8. Health Checks and Monitoring

Implementing health checks ensures that each instance of the application is functioning correctly before it starts serving traffic. Health checks can verify the status of critical services, database connections, and other dependencies. Monitoring tools provide real-time insights into the application’s performance and can alert teams to any issues that arise during deployment.

9. Session Management

Managing user sessions during deployment is crucial to maintaining a seamless user experience. Strategies such as sticky sessions (which bind a user’s session to a specific server), distributed session stores (which share session data across multiple servers), or stateless sessions (which do not rely on server state) can help maintain session continuity. By ensuring that user sessions are not disrupted during deployment, organizations can avoid issues related to session loss or data inconsistency.

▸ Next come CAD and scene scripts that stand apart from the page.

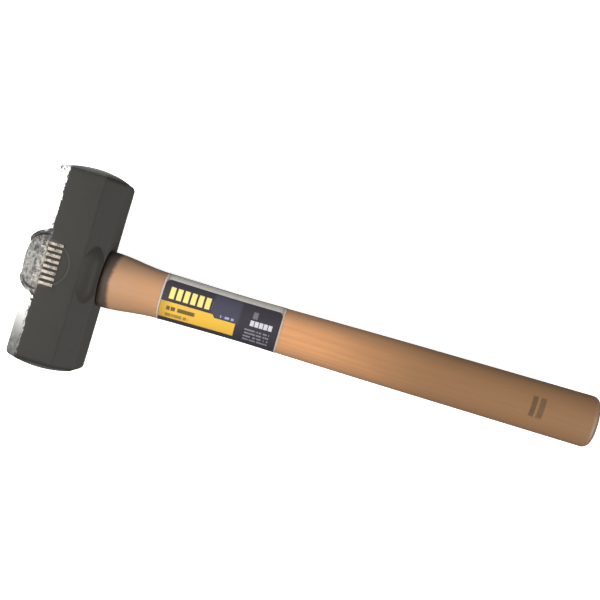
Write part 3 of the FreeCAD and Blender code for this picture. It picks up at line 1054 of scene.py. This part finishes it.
view = {
    "height": 645 * mm,  # over the hammer's middle plane
    "fromHead": (193.0 * mm, 29.4 * mm),
    "turn": 16.5,
    "fieldOfView": 43.05,
}


def placeCamera():
    data = bpy.data.cameras.new("camera")
    data.sensor_width = 36
    data.angle = math.radians(view["fieldOfView"])
    data.clip_start = 0.01
    camera = bpy.data.objects.new("camera", data)
    scene.collection.objects.link(camera)
    camera.location = (headX + view["fromHead"][0], view["fromHead"][1], axisHeight + view["height"])
    camera.rotation_euler = (0, 0, math.radians(view["turn"]))
    scene.camera = camera


def placeFloor():
    bpy.ops.mesh.primitive_plane_add(size=8, location=(0, 0, 0))
    floor = bpy.context.object
    floor.name = "floor"
    material, tree = newMaterial("paleFloor")
    surface = tree.add("ShaderNodeBsdfPrincipled", None, {
        "Base Color": (0.86, 0.86, 0.86, 1.0), "Roughness": 0.9,
        "Emission Color": (1, 1, 1, 1), "Emission Strength": 0.8,
    })
    finishMaterial(tree, surface)
    floor.data.materials.append(material)
    floor.visible_diffuse = False
    floor.visible_glossy = False


def placeLight(name, place, target, size, power):
    data = bpy.data.lights.new(name, "AREA")
    data.shape = "SQUARE"
    data.size = size
    data.energy = power
    lamp = bpy.data.objects.new(name, data)
    scene.collection.objects.link(lamp)
    lamp.location = place
    aim = Vector(target) - Vector(place)
    lamp.rotation_euler = aim.to_track_quat("-Z", "Y").to_euler()


lights = {  # place, aim, size and power
    "key": ((-0.50, -0.06, 0.46), (headX + 0.10, 0, 0.03), 0.15, 3.6),
    "lowLeft": ((-0.50, 0.20, 0.13), (headX - 0.02, 0.0, 0.04), 0.16, 2.0),
    "right": ((3.4, -0.6, 1.37), (headX, 0, 0.03), 2.2, 225.0),
}


def lightStage():
    world = bpy.data.worlds.new("studio")
    world.use_nodes = True
    world.node_tree.nodes["Background"].inputs["Color"].default_value = (1, 1, 1, 1)
    world.node_tree.nodes["Background"].inputs["Strength"].default_value = 0.16
    scene.world = world
    for name, (place, aim, size, power) in lights.items():
        placeLight(name, place, aim, size, power)
    scene.view_settings.view_transform = "Standard"


placeCamera()
placeFloor()
lightStage()
print("stage set")

steel = forgedSteel()
makeHead(steel)
print("head made")

wood = hickory()
handlePiece = makeHandle(wood)
print("shaft made")

wrapTree = buildWrapTree(wood, handlePiece)
labelPiece = makeSheet("printed_label", label, wrapTree, printedLabel(), handlePiece)
filmPiece = makeSheet("clear_film", film, wrapTree, clearFilm(), handlePiece)
finishPiece(labelPiece, "printed_label", "label")
finishPiece(filmPiece, "clear_film", "label_film")
print("label and film laid")

fitTenon(handlePiece, wood)
finishPiece(handlePiece, "hardwood", "handle")
dressNode("wood_wedge", wedgeWood())
wedgeMetal = wedgeSteel()
for node in ("steel_wedge_left", "steel_wedge_right"):
    dressNode(node, wedgeMetal)
print("tenon fitted")
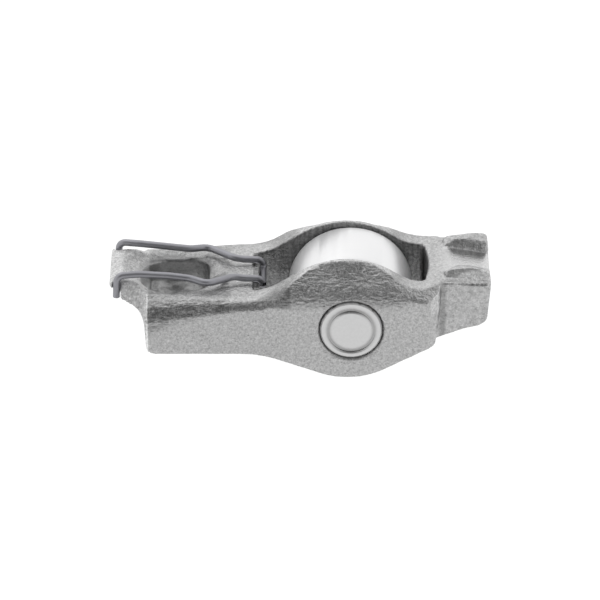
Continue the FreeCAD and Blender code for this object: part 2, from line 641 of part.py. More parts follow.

10. Graceful Shutdowns and Restarts

Ensuring that the application can handle graceful shutdowns and restarts is critical for zero-downtime deployments. Graceful shutdowns allow the application to complete ongoing requests and transactions before shutting down, preventing data loss and ensuring a smooth transition. Similarly, graceful restarts ensure that the application starts up correctly and is ready to handle traffic without delays. These practices help in maintaining service continuity and user satisfaction during deployments.

Conclusion

By following these tips and carefully planning your deployment strategy, you can significantly increase your chances of achieving zero downtime. Remember, even the most meticulous plans can encounter unforeseen issues.  However, a well-defined zero downtime deployment process will minimize disruptions, improve user experience, and ensure a smooth transition to your updated software.